[GOAL]
Your task is to quote exactly the run of lines that starts at the line containing "base_tank();" and ends at the line containing "before = set(bpy.data.objects)", including both.

--- Begin DATA SECTION ---

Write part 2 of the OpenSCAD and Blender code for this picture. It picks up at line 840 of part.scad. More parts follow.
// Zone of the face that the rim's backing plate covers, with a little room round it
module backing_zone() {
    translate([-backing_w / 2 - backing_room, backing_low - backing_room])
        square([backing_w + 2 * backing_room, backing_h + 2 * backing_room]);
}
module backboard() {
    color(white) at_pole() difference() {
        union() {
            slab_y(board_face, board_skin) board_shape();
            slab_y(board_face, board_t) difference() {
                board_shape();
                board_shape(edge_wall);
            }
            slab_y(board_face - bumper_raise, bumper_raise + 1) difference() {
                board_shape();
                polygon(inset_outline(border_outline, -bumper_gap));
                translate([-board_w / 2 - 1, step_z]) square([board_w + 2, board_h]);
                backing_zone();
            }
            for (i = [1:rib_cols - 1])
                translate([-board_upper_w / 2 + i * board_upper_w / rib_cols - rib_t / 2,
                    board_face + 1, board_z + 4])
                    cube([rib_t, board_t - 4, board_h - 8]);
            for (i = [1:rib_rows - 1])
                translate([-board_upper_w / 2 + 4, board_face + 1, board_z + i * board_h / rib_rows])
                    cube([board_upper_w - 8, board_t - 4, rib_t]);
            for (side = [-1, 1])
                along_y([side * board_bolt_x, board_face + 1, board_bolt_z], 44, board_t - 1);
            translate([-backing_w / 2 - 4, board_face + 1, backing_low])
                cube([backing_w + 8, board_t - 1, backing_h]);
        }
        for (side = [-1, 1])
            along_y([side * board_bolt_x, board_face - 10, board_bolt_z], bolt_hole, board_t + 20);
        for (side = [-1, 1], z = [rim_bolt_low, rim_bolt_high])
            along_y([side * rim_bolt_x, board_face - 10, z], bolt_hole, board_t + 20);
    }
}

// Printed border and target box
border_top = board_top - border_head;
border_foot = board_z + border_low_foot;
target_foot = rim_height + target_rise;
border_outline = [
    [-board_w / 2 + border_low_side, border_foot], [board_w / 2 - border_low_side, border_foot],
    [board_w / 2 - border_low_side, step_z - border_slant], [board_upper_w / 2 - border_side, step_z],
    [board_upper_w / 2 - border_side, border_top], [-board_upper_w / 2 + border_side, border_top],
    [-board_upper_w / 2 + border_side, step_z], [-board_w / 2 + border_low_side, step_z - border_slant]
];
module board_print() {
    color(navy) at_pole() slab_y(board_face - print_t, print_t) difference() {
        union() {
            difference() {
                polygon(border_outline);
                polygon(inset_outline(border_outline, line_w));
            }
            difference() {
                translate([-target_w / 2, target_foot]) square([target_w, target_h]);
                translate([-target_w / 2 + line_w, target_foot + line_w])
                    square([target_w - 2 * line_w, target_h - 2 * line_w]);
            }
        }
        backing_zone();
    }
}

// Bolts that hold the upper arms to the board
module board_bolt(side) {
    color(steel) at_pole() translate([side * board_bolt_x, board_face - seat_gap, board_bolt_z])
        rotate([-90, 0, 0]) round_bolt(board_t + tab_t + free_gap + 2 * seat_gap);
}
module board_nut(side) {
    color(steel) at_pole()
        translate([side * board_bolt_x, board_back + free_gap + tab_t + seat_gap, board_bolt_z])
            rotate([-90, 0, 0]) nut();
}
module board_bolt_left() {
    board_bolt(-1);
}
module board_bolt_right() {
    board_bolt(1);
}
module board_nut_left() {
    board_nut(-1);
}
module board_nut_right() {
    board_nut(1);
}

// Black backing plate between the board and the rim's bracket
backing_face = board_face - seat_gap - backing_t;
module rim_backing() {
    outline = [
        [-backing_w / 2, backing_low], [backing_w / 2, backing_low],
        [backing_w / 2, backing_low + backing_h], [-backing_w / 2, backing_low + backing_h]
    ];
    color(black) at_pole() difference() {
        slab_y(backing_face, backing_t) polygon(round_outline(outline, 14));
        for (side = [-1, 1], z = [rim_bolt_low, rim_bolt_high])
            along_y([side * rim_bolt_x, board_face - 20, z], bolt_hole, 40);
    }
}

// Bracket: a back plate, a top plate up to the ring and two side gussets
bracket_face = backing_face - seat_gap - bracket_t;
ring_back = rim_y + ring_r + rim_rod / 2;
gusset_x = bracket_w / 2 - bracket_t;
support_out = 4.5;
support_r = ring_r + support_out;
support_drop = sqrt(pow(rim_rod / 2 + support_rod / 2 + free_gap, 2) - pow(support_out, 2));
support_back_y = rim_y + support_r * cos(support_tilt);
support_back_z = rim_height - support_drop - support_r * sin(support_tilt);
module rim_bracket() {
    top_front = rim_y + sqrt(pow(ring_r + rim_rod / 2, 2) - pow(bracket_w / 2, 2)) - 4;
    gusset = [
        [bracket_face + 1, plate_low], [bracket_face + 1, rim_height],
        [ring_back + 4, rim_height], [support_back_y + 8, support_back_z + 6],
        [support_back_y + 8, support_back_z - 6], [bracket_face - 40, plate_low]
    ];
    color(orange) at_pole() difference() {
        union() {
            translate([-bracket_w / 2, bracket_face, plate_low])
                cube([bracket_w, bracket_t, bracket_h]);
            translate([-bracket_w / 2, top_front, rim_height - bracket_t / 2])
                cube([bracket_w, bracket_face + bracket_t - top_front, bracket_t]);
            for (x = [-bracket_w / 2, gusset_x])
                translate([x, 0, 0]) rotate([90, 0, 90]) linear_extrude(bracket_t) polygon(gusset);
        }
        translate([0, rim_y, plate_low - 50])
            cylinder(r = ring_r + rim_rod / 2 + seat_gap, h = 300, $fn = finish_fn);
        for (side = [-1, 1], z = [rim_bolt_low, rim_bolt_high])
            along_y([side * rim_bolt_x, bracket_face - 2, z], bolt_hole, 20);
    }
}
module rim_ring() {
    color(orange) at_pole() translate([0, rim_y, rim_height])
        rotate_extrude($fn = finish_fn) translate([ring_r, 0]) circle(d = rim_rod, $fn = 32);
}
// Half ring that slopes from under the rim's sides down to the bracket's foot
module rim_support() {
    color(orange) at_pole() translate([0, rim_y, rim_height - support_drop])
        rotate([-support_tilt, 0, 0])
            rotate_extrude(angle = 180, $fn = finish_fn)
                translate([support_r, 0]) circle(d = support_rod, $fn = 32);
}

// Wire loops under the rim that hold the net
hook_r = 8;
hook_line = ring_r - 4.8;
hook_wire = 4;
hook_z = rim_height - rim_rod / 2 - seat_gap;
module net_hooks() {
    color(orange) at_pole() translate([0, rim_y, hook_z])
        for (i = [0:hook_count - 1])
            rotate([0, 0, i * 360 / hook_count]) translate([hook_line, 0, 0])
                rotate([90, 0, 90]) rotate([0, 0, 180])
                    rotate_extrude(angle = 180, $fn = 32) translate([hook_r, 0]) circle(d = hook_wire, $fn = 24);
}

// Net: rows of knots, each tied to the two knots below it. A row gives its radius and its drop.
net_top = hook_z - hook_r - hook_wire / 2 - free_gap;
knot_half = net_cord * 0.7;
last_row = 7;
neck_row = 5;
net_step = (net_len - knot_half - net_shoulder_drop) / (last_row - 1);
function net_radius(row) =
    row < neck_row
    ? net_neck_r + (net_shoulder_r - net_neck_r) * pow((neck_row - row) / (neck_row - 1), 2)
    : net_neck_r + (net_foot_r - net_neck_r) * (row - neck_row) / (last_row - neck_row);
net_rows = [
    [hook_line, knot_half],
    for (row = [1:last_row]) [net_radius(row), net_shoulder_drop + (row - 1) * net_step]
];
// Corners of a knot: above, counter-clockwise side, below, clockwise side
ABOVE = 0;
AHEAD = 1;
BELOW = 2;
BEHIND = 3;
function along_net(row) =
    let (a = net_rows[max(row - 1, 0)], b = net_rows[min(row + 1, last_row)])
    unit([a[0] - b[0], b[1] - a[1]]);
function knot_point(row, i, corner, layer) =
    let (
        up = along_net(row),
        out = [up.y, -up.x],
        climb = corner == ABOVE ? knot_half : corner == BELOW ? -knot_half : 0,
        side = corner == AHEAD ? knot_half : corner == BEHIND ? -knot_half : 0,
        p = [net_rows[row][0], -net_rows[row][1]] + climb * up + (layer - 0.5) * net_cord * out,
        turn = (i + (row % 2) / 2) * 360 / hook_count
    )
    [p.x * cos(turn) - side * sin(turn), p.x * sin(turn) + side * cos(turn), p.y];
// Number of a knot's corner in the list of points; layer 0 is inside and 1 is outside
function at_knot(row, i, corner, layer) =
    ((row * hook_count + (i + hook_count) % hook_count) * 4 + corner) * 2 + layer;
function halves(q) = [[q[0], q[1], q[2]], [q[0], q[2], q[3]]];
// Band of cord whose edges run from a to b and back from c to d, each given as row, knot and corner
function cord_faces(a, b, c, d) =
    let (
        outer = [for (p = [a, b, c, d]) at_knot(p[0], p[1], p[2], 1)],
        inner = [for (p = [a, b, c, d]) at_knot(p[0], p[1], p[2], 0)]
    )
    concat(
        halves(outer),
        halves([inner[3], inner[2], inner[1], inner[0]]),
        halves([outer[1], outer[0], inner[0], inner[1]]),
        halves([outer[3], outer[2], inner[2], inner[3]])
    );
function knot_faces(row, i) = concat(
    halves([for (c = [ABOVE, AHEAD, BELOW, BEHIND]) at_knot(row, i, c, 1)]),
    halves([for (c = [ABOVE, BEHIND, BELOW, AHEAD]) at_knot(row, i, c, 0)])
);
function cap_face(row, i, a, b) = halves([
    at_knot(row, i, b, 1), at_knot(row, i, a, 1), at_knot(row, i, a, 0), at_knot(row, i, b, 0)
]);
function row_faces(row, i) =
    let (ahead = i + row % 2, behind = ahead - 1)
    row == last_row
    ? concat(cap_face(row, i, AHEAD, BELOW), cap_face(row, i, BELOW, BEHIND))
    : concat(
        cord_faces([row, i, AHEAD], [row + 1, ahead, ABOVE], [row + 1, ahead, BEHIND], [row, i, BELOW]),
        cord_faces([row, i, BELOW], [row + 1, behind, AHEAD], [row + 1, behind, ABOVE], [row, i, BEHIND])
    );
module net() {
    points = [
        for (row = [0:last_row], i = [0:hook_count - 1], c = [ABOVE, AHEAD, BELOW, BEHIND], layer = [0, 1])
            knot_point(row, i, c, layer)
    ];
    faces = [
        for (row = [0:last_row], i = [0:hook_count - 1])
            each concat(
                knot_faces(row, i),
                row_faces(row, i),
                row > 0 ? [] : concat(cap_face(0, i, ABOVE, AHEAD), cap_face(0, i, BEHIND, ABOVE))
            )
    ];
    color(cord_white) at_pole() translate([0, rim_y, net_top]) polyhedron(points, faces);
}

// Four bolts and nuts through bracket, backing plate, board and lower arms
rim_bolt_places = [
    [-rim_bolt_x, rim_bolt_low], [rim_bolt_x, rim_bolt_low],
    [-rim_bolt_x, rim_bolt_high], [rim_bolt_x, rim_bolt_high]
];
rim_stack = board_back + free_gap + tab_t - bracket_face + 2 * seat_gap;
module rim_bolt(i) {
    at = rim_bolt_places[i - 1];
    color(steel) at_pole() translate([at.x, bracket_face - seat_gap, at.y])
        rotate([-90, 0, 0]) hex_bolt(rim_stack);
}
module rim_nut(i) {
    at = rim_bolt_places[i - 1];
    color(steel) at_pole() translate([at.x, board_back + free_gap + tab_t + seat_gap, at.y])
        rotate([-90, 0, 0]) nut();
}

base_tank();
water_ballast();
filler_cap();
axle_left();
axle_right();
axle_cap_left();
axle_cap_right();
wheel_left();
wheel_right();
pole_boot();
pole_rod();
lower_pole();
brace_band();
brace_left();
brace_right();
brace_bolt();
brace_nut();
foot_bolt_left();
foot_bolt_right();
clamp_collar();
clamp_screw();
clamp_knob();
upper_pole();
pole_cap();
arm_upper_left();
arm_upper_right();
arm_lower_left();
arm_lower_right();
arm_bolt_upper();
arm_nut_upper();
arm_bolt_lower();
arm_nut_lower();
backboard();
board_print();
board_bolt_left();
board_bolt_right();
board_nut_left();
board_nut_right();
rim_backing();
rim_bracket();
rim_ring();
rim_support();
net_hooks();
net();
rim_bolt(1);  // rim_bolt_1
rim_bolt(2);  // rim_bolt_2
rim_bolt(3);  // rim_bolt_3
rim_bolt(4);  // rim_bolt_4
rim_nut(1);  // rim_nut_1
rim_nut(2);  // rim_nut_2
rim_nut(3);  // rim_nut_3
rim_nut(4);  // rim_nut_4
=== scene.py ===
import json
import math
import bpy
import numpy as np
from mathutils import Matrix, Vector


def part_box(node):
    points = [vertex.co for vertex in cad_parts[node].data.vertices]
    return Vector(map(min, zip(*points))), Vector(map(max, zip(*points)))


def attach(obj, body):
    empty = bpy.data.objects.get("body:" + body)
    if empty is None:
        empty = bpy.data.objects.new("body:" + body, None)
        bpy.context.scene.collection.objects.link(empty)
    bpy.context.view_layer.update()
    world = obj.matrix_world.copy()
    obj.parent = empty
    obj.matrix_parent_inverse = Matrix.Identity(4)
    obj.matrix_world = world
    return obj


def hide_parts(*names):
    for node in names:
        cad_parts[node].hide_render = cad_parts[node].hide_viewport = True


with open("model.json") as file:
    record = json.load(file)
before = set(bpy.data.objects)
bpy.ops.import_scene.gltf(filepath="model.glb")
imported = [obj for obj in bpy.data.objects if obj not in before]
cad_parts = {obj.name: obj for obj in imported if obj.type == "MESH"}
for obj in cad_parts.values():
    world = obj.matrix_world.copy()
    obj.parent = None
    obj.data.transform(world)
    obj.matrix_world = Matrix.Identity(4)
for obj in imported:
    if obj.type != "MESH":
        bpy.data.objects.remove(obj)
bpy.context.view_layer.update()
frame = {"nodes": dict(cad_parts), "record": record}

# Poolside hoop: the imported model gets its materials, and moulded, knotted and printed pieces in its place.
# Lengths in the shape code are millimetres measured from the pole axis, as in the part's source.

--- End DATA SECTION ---

[SOLUTION FOR THIS TASK]
base_tank();
water_ballast();
filler_cap();
axle_left();
axle_right();
axle_cap_left();
axle_cap_right();
wheel_left();
wheel_right();
pole_boot();
pole_rod();
lower_pole();
brace_band();
brace_left();
brace_right();
brace_bolt();
brace_nut();
foot_bolt_left();
foot_bolt_right();
clamp_collar();
clamp_screw();
clamp_knob();
upper_pole();
pole_cap();
arm_upper_left();
arm_upper_right();
arm_lower_left();
arm_lower_right();
arm_bolt_upper();
arm_nut_upper();
arm_bolt_lower();
arm_nut_lower();
backboard();
board_print();
board_bolt_left();
board_bolt_right();
board_nut_left();
board_nut_right();
rim_backing();
rim_bracket();
rim_ring();
rim_support();
net_hooks();
net();
rim_bolt(1);  // rim_bolt_1
rim_bolt(2);  // rim_bolt_2
rim_bolt(3);  // rim_bolt_3
rim_bolt(4);  // rim_bolt_4
rim_nut(1);  // rim_nut_1
rim_nut(2);  // rim_nut_2
rim_nut(3);  // rim_nut_3
rim_nut(4);  // rim_nut_4
=== scene.py ===
import json
import math
import bpy
import numpy as np
from mathutils import Matrix, Vector


def part_box(node):
    points = [vertex.co for vertex in cad_parts[node].data.vertices]
    return Vector(map(min, zip(*points))), Vector(map(max, zip(*points)))


def attach(obj, body):
    empty = bpy.data.objects.get("body:" + body)
    if empty is None:
        empty = bpy.data.objects.new("body:" + body, None)
        bpy.context.scene.collection.objects.link(empty)
    bpy.context.view_layer.update()
    world = obj.matrix_world.copy()
    obj.parent = empty
    obj.matrix_parent_inverse = Matrix.Identity(4)
    obj.matrix_world = world
    return obj


def hide_parts(*names):
    for node in names:
        cad_parts[node].hide_render = cad_parts[node].hide_viewport = True


with open("model.json") as file:
    record = json.load(file)
before = set(bpy.data.objects)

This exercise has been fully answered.